Set problem:
Give the data again, word for word.

● ● ●

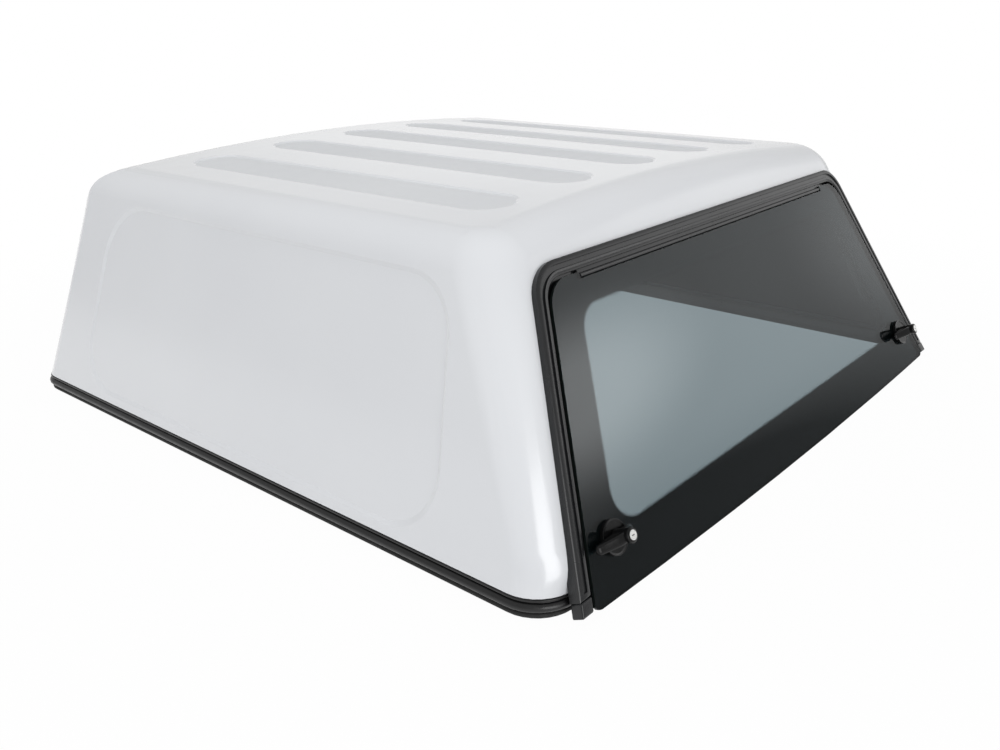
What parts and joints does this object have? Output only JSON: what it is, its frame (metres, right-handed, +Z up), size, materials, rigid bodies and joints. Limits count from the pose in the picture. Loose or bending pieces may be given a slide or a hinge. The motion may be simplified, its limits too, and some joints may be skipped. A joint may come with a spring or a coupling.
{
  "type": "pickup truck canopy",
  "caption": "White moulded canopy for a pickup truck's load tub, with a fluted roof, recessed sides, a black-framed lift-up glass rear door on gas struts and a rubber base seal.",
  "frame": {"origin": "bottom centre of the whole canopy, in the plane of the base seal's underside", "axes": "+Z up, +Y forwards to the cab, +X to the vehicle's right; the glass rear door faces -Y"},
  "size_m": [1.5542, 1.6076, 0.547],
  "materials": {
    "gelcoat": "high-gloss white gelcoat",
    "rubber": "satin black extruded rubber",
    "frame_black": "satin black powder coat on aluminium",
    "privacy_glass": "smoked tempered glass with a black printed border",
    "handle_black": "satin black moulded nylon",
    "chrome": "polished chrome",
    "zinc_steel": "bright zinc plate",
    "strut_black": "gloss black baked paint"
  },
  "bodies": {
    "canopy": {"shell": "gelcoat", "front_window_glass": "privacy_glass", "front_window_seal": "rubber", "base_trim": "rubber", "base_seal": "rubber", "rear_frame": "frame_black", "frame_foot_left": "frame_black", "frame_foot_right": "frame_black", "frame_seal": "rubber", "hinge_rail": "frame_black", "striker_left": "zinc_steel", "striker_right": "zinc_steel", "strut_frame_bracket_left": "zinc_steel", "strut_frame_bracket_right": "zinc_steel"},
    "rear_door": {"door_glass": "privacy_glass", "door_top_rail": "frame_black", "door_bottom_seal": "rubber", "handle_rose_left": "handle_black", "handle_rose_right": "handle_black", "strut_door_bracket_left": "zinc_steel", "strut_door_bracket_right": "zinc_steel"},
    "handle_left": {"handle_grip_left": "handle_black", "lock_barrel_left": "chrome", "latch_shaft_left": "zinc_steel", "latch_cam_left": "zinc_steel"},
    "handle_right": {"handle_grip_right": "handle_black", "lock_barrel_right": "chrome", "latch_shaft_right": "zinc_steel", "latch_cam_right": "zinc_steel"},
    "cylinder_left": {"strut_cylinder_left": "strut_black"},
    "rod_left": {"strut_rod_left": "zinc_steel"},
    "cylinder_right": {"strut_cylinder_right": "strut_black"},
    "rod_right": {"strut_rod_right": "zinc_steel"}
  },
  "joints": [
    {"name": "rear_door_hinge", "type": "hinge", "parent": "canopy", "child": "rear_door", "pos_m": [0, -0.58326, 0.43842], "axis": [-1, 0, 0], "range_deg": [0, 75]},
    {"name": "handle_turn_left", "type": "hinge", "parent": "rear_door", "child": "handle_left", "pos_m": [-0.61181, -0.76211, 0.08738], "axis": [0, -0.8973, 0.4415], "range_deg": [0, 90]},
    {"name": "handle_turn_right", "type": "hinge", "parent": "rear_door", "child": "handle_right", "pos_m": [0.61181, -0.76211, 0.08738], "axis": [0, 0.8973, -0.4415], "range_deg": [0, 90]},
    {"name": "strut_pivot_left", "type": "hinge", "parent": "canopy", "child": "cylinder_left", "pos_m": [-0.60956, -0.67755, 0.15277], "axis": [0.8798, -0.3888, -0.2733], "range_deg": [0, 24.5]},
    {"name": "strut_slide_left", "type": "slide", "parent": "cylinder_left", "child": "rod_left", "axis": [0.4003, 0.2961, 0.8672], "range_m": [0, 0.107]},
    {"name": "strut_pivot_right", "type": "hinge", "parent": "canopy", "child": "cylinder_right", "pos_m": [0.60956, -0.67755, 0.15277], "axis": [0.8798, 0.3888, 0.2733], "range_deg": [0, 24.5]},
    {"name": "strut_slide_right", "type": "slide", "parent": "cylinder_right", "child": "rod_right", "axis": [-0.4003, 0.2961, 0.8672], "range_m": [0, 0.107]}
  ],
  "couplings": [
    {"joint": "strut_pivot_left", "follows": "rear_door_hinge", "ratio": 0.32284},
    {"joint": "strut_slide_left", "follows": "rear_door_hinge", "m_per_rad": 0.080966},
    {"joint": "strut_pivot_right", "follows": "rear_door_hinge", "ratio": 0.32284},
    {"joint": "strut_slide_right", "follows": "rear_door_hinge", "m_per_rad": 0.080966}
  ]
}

● ● ●

Result of the exercise:
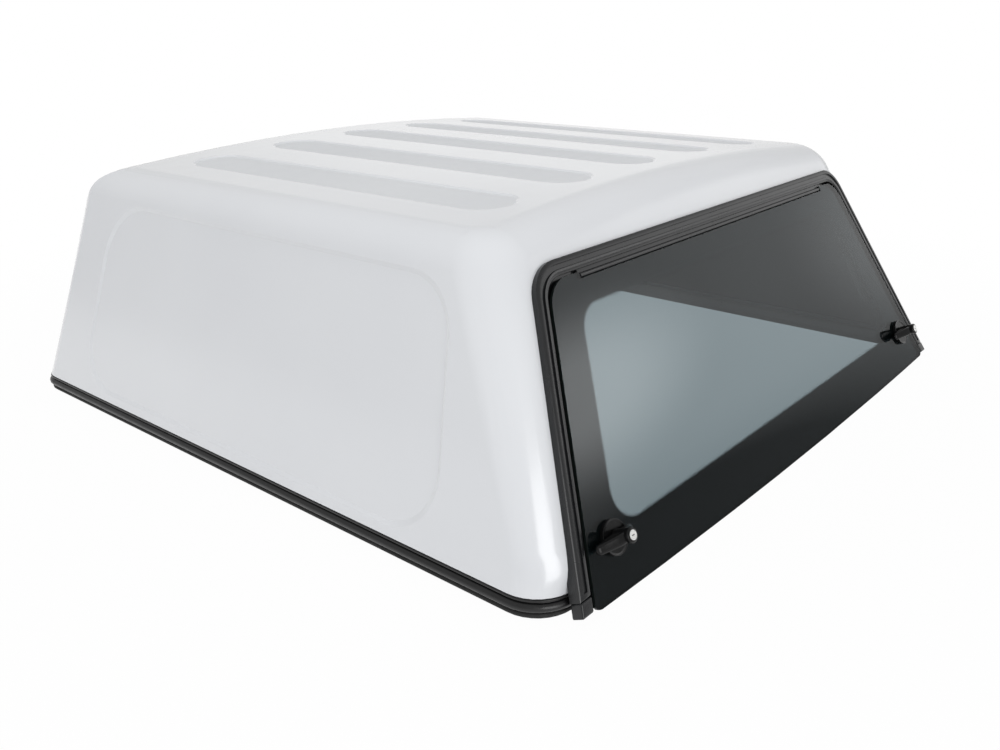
What parts and joints does this object have? Output only JSON: what it is, its frame (metres, right-handed, +Z up), size, materials, rigid bodies and joints. Limits count from the pose in the picture. Loose or bending pieces may be given a slide or a hinge. The motion may be simplified, its limits too, and some joints may be skipped. A joint may come with a spring or a coupling.
{
  "type": "pickup truck canopy",
  "caption": "White moulded canopy for a pickup truck's load tub, with a fluted roof, recessed sides, a black-framed lift-up glass rear door on gas struts and a rubber base seal.",
  "frame": {"origin": "bottom centre of the whole canopy, in the plane of the base seal's underside", "axes": "+Z up, +Y forwards to the cab, +X to the vehicle's right; the glass rear door faces -Y"},
  "size_m": [1.5542, 1.6076, 0.547],
  "materials": {
    "gelcoat": "high-gloss white gelcoat",
    "rubber": "satin black extruded rubber",
    "frame_black": "satin black powder coat on aluminium",
    "privacy_glass": "smoked tempered glass with a black printed border",
    "handle_black": "satin black moulded nylon",
    "chrome": "polished chrome",
    "zinc_steel": "bright zinc plate",
    "strut_black": "gloss black baked paint"
  },
  "bodies": {
    "canopy": {"shell": "gelcoat", "front_window_glass": "privacy_glass", "front_window_seal": "rubber", "base_trim": "rubber", "base_seal": "rubber", "rear_frame": "frame_black", "frame_foot_left": "frame_black", "frame_foot_right": "frame_black", "frame_seal": "rubber", "hinge_rail": "frame_black", "striker_left": "zinc_steel", "striker_right": "zinc_steel", "strut_frame_bracket_left": "zinc_steel", "strut_frame_bracket_right": "zinc_steel"},
    "rear_door": {"door_glass": "privacy_glass", "door_top_rail": "frame_black", "door_bottom_seal": "rubber", "handle_rose_left": "handle_black", "handle_rose_right": "handle_black", "strut_door_bracket_left": "zinc_steel", "strut_door_bracket_right": "zinc_steel"},
    "handle_left": {"handle_grip_left": "handle_black", "lock_barrel_left": "chrome", "latch_shaft_left": "zinc_steel", "latch_cam_left": "zinc_steel"},
    "handle_right": {"handle_grip_right": "handle_black", "lock_barrel_right": "chrome", "latch_shaft_right": "zinc_steel", "latch_cam_right": "zinc_steel"},
    "cylinder_left": {"strut_cylinder_left": "strut_black"},
    "rod_left": {"strut_rod_left": "zinc_steel"},
    "cylinder_right": {"strut_cylinder_right": "strut_black"},
    "rod_right": {"strut_rod_right": "zinc_steel"}
  },
  "joints": [
    {"name": "rear_door_hinge", "type": "hinge", "parent": "canopy", "child": "rear_door", "pos_m": [0, -0.58326, 0.43842], "axis": [-1, 0, 0], "range_deg": [0, 75]},
    {"name": "handle_turn_left", "type": "hinge", "parent": "rear_door", "child": "handle_left", "pos_m": [-0.61181, -0.76211, 0.08738], "axis": [0, -0.8973, 0.4415], "range_deg": [0, 90]},
    {"name": "handle_turn_right", "type": "hinge", "parent": "rear_door", "child": "handle_right", "pos_m": [0.61181, -0.76211, 0.08738], "axis": [0, 0.8973, -0.4415], "range_deg": [0, 90]},
    {"name": "strut_pivot_left", "type": "hinge", "parent": "canopy", "child": "cylinder_left", "pos_m": [-0.60956, -0.67755, 0.15277], "axis": [0.8798, -0.3888, -0.2733], "range_deg": [0, 24.5]},
    {"name": "strut_slide_left", "type": "slide", "parent": "cylinder_left", "child": "rod_left", "axis": [0.4003, 0.2961, 0.8672], "range_m": [0, 0.107]},
    {"name": "strut_pivot_right", "type": "hinge", "parent": "canopy", "child": "cylinder_right", "pos_m": [0.60956, -0.67755, 0.15277], "axis": [0.8798, 0.3888, 0.2733], "range_deg": [0, 24.5]},
    {"name": "strut_slide_right", "type": "slide", "parent": "cylinder_right", "child": "rod_right", "axis": [-0.4003, 0.2961, 0.8672], "range_m": [0, 0.107]}
  ],
  "couplings": [
    {"joint": "strut_pivot_left", "follows": "rear_door_hinge", "ratio": 0.32284},
    {"joint": "strut_slide_left", "follows": "rear_door_hinge", "m_per_rad": 0.080966},
    {"joint": "strut_pivot_right", "follows": "rear_door_hinge", "ratio": 0.32284},
    {"joint": "strut_slide_right", "follows": "rear_door_hinge", "m_per_rad": 0.080966}
  ]
}